▶ [Exercise description]:
From the records below, copy every line that contains the word "node".

▶ [Source records]:
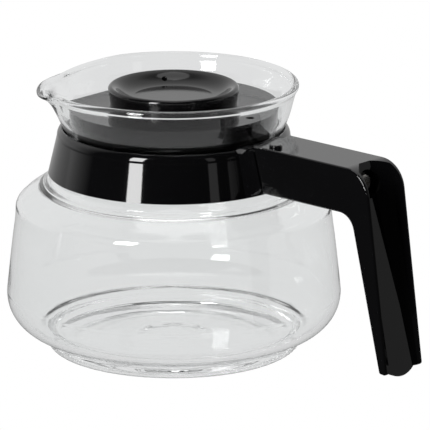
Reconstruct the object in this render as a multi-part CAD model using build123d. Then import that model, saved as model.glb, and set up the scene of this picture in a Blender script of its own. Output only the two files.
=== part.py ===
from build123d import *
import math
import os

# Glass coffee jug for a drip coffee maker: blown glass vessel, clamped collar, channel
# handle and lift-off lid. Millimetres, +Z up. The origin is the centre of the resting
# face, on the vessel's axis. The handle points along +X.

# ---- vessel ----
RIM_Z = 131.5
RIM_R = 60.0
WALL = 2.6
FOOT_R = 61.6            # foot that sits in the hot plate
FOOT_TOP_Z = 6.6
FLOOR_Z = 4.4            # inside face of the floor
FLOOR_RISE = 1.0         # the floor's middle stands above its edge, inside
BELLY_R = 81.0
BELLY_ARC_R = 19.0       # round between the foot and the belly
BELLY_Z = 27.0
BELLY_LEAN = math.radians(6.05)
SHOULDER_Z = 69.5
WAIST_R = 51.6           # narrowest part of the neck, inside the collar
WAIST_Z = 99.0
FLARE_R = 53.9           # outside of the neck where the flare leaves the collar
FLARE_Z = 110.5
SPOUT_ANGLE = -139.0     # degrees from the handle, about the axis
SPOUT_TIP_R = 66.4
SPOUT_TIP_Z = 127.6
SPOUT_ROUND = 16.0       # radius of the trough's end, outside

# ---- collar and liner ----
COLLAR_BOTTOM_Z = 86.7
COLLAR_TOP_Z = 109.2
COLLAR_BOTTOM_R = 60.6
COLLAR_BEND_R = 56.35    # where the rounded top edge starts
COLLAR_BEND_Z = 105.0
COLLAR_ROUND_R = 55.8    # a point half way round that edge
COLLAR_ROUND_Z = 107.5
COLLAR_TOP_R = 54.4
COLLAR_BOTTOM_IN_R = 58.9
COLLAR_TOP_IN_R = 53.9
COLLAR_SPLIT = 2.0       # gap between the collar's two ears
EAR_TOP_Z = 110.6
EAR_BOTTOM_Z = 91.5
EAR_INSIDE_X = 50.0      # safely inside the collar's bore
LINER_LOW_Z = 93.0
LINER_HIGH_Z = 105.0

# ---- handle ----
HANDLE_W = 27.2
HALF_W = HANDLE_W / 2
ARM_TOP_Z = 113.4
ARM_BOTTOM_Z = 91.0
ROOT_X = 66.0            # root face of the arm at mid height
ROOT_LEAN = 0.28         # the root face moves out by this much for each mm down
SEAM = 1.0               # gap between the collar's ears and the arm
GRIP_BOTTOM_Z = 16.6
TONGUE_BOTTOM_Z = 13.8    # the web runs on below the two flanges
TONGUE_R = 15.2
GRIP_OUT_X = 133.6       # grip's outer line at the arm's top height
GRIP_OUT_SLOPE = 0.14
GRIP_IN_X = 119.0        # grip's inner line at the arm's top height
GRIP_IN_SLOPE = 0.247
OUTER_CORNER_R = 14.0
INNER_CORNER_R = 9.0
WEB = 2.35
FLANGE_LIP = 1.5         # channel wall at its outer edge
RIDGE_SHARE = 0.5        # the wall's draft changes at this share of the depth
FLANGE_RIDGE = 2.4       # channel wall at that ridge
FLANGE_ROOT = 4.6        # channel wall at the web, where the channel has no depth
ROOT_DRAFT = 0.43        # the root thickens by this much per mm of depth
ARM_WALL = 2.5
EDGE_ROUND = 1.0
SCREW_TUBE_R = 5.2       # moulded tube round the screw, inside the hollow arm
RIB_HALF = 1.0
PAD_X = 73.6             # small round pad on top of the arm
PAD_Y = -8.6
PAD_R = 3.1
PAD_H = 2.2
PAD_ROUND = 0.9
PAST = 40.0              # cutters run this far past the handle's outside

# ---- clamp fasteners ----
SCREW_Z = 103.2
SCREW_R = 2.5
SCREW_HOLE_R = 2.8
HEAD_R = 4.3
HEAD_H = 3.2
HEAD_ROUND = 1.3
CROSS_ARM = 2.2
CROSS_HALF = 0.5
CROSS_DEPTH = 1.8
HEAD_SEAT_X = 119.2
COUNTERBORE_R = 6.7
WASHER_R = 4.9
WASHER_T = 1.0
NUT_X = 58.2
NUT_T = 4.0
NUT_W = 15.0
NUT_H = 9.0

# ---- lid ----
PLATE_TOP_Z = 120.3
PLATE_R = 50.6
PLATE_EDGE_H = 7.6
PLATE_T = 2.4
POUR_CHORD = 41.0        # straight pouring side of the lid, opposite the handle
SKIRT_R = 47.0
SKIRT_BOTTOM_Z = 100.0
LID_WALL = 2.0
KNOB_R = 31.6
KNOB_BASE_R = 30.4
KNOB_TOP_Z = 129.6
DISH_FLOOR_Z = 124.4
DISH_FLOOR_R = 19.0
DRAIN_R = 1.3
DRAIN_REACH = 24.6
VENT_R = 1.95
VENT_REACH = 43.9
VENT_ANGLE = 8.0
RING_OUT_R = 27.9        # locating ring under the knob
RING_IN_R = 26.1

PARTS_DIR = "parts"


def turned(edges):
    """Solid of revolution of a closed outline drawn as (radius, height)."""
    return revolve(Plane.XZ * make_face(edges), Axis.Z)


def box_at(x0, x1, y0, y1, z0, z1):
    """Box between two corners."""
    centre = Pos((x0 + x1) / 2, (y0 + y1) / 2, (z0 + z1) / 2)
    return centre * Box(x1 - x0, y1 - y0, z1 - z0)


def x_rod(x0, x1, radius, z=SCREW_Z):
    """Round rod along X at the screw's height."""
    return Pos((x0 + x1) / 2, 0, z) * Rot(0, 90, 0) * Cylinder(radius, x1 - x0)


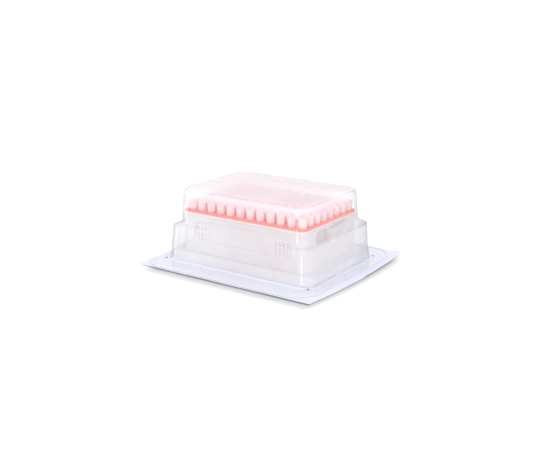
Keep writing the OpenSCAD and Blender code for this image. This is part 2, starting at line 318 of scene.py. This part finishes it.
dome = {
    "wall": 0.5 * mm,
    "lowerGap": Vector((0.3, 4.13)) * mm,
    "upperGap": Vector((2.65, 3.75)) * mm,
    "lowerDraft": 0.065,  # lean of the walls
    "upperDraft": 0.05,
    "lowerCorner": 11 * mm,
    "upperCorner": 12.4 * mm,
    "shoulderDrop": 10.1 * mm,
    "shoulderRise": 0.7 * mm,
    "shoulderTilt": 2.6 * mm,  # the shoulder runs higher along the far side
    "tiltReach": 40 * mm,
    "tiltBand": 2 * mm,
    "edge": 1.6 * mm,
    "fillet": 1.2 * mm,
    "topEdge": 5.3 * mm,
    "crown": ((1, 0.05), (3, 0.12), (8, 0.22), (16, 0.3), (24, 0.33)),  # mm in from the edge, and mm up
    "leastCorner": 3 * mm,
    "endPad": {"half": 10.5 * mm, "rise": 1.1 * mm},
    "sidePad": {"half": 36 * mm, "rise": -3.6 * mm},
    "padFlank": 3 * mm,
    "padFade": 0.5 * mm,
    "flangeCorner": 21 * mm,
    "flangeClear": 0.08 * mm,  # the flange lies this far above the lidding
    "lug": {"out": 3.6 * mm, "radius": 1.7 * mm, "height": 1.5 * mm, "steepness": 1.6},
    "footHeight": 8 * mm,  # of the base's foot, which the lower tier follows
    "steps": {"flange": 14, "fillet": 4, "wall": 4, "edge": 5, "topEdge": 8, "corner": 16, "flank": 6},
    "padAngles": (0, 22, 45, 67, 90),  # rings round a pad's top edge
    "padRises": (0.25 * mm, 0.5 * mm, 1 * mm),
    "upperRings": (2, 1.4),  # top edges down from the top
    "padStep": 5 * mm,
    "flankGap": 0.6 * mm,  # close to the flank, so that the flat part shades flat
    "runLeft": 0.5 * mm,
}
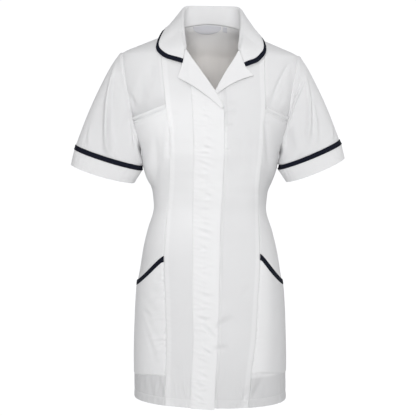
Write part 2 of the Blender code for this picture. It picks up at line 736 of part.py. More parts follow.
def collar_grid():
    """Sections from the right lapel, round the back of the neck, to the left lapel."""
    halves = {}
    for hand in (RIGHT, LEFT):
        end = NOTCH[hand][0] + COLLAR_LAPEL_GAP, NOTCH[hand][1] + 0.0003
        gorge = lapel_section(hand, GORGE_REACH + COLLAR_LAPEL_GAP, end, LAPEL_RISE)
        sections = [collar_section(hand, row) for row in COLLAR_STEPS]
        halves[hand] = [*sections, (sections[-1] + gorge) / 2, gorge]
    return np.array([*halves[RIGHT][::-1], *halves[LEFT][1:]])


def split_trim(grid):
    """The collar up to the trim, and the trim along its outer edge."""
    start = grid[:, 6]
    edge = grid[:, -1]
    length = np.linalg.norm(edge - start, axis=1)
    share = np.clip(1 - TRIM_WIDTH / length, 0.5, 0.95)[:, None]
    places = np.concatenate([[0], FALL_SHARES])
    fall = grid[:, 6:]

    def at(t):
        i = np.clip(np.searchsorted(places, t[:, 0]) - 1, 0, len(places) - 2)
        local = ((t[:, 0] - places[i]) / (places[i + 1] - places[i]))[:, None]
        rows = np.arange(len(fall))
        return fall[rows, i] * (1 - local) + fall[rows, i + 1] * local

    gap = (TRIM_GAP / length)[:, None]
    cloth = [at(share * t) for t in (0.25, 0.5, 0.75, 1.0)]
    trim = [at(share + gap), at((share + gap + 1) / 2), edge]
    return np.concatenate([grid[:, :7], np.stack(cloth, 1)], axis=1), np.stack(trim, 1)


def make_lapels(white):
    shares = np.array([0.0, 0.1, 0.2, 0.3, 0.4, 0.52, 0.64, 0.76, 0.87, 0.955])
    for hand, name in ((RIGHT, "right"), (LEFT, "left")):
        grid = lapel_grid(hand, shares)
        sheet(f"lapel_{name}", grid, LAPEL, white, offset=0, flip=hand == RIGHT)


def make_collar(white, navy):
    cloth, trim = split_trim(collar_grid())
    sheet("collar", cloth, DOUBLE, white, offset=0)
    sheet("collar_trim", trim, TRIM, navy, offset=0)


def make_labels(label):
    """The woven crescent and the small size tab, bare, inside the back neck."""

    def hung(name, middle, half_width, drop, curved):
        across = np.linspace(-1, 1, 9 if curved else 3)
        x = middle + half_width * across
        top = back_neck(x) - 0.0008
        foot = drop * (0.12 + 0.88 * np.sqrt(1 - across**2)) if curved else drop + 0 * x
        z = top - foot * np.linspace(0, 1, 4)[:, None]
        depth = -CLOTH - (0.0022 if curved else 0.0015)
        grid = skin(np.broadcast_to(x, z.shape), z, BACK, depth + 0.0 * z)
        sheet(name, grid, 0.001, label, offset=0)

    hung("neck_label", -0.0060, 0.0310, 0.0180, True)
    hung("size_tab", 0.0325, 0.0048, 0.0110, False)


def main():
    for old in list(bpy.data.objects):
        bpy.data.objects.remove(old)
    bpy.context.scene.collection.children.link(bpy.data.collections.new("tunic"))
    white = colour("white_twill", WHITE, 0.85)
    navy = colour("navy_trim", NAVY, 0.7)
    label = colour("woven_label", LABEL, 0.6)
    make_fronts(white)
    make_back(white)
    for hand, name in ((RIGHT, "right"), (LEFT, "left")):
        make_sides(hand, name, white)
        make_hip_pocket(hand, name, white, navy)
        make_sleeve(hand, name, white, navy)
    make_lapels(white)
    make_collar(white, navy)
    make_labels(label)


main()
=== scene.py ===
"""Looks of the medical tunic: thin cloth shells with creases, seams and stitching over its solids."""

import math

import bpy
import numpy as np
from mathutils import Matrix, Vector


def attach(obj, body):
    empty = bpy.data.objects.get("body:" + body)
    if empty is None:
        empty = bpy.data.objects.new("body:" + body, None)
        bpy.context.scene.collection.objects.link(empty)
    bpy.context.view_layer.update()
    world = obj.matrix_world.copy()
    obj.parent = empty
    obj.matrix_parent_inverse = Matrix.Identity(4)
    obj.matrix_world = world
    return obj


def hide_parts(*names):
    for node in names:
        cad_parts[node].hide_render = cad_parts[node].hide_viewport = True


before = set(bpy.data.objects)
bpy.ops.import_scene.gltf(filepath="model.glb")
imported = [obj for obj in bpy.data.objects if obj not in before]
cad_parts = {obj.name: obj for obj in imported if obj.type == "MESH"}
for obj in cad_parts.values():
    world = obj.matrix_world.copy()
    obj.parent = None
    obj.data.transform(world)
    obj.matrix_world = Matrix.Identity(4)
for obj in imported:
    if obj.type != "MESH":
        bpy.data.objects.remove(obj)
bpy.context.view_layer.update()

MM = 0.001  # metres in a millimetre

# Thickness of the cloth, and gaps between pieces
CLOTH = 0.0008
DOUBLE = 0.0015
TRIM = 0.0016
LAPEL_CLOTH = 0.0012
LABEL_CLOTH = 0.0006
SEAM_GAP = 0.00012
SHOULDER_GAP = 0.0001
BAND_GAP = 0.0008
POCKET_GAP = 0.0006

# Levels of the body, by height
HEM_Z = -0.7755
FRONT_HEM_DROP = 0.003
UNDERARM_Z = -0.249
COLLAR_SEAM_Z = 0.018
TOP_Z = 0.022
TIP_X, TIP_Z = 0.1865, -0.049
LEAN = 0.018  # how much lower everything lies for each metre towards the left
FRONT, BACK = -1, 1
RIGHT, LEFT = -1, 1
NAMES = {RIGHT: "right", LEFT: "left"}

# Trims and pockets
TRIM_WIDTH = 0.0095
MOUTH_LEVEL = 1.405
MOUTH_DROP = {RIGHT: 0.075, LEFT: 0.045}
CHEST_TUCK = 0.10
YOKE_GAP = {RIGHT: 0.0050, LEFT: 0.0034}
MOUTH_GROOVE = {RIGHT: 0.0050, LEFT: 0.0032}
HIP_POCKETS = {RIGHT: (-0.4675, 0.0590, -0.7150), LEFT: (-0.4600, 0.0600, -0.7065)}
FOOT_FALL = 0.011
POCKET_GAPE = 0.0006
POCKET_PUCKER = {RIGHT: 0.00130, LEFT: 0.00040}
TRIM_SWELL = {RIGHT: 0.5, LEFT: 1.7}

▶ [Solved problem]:
    for node in names:
        cad_parts[node].hide_render = cad_parts[node].hide_viewport = True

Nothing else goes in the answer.